President of the National Council of Culture and the Arts
- In office 6 August 2003 – 11 March 2006
- President: Ricardo Lagos
- Preceded by: Creation of the position
- Succeeded by: Paulina Urrutia

Undersecretary of Education
- In office 11 March 2000 – 5 March 2003
- President: Ricardo Lagos
- Preceded by: Jaime Pérez de Arce
- Succeeded by: Marigen Hornkohl

Personal details
- Born: 20 September 1959 (age 66) Santiago, Chile
- Party: Party for Democracy (1987−present);
- Spouse: Cecilia Sotomayor
- Children: Three
- Parent(s): Luis Weinstein María Luisa Cayuela
- Alma mater: University of Chile (B.Sc); Université catholique de Louvain (M.Sc);
- Occupation: Politician Scholar
- Profession: Sociologist

= José Weinstein =

Chilean politician (born 1959)

José David Weinstein Cañuela (born 13 July 1959) is a Chilean politician, sociologist and scholar who served as President of the National Council of Culture and the Arts during Ricardo Lagos' government (2000−2006).

==Early life==
The son of Chilean-Jewish psychiatrist Luis Weinstein Grenovich and Spanish cardiologist María Luisa Cayuela, he spent his early years in the commune of Ñuñoa, in the Chilean capital, together with his siblings Marisa and Luis.

Raised in an agnostic family, he attended La Girouette School, the Lycée Antoine de Saint-Exupéry de Santiago, the Colegio Nacional de Buenos Aires in Argentina, and the Liceo N.º 1 de Hombres in Santiago. He later studied sociology at the University of Chile, graduating in 1985, and subsequently earned a doctorate in sociology from the Catholic University of Louvain in Belgium in 1990.

He is married to Cecilia Sotomayor, with whom he has three children.

== Public life ==
His career has been closely associated with culture, and particularly with education. Between March 2000 and March 2003, he served as Undersecretary of Education under President Ricardo Lagos.
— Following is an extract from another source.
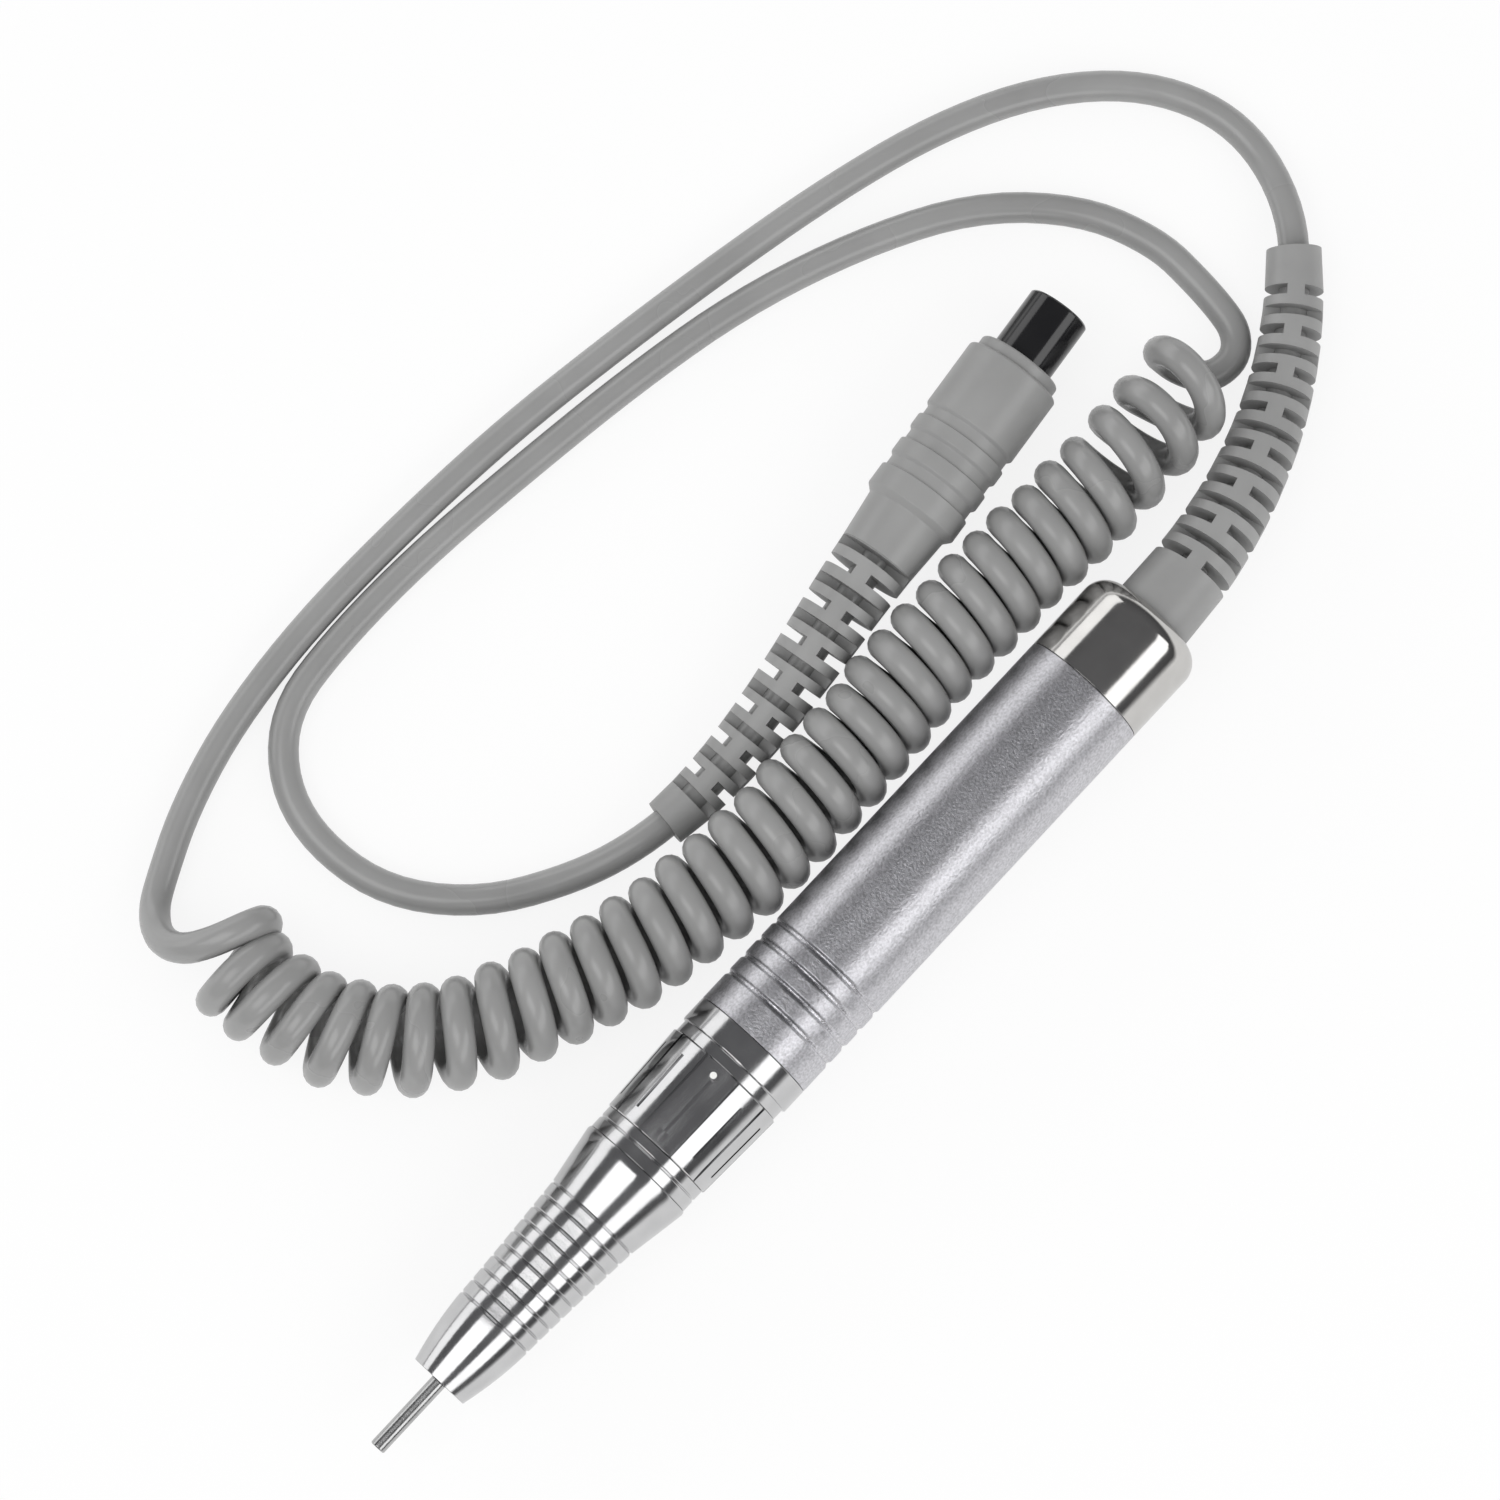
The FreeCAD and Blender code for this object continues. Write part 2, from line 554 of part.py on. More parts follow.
def armature():
    """Rotor: shaft, slotted core, three coils and the commutator."""
    pole_r = can_radius() - CAN_WALL - MAGNET_T - AIR_GAP
    rear_bearing_x = CAN_END_X + END_BELL_T - MOTOR_BEARING_W
    keep("motor_shaft", tube(SHAFT_X, rear_bearing_x + MOTOR_BEARING_W, SHAFT_R))
    end = ARMATURE_X + ARMATURE_LEN
    core = tube(ARMATURE_X, end, pole_r, SHAFT_R + SEAT_GAP)
    slot_ring = tube(ARMATURE_X - 1, end + 1, pole_r - POLE_CAP_T, HUB_R)
    tooth = box((ARMATURE_X - 1, -TOOTH_W / 2, 0), (end + 1, TOOTH_W / 2, pole_r))
    teeth = [about_axis(tooth, 360 * i / POLES) for i in range(POLES)]
    mouth = box((ARMATURE_X - 1, -POLE_SLOT / 2, HUB_R), (end + 1, POLE_SLOT / 2, 2 * pole_r))
    mouths = [about_axis(mouth, 360 * (i + 0.5) / POLES) for i in range(POLES)]
    keep("armature_core", core.cut([slot_ring.cut(teeth)] + mouths))
    overhang = 1.6
    winding_r = pole_r - POLE_CAP_T - 0.05
    wound = tube(ARMATURE_X - overhang, end + overhang, winding_r, HUB_R + 0.05)
    gap_box = box((ARMATURE_X - 3, -0.3, 0), (end + 3, 0.3, 2 * pole_r))
    gaps = [about_axis(gap_box, 360 * (i + 0.5) / POLES) for i in range(POLES)]
    wide_tooth = box((ARMATURE_X - 0.05, -TOOTH_W / 2 - 0.05, 0),
                     (end + 0.05, TOOTH_W / 2 + 0.05, 2 * pole_r))
    wide = [about_axis(wide_tooth, 360 * i / POLES) for i in range(POLES)]
    coils = wound.cut(gaps + wide)
    keep("armature_windings", coils)
    bars = tube(COMMUTATOR_X, COMMUTATOR_X + COMMUTATOR_LEN, COMMUTATOR_R, SHAFT_R + SEAT_GAP)
    slit = box((COMMUTATOR_X - 1, -0.15, 0), (COMMUTATOR_X + COMMUTATOR_LEN + 1, 0.15, 2 * COMMUTATOR_R))
    keep("commutator", bars.cut([about_axis(slit, 360 * (i + 0.5) / POLES) for i in range(POLES)]))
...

He had previously served as an adviser to Lagos in 1990, when the latter was Minister of Education.

Following the creation of the National Council for Culture and the Arts, Weinstein was appointed by Ricardo Lagos as Chile's first Minister of Culture, taking office in 2003. He remained in the position until the end of the Lagos administration and the inauguration of President Michelle Bachelet.

From March 2006 to April 2013, he served as Executive Director of the Education Programme at Fundación Chile, where he oversaw initiatives related to technology and education, school quality management, and technical assistance for underperforming schools. He has served as a member of the National Education Council, having been appointed in 2012 by President Sebastián Piñera, and as manager of the Centre for Innovation in Education.

He is a former director of the Doctorate in Education programme at the Diego Portales University. He was succeeded by María Teresa Rojas Fabris, an academic at the Alberto Hurtado University. On 17 August 2017, he became Interim Dean of the Faculty of Education at the university, succeeding Natalia Salas, who resigned for personal reasons.

He has also worked as a consultant for organizations including the World Bank, the Economic Commission for Latin America and the Caribbean (ECLAC), the Pan American Health Organization (PAHO), PREALC, the Latin American and Caribbean Economic System (SELA), and the Ministry of Labour and Social Welfare.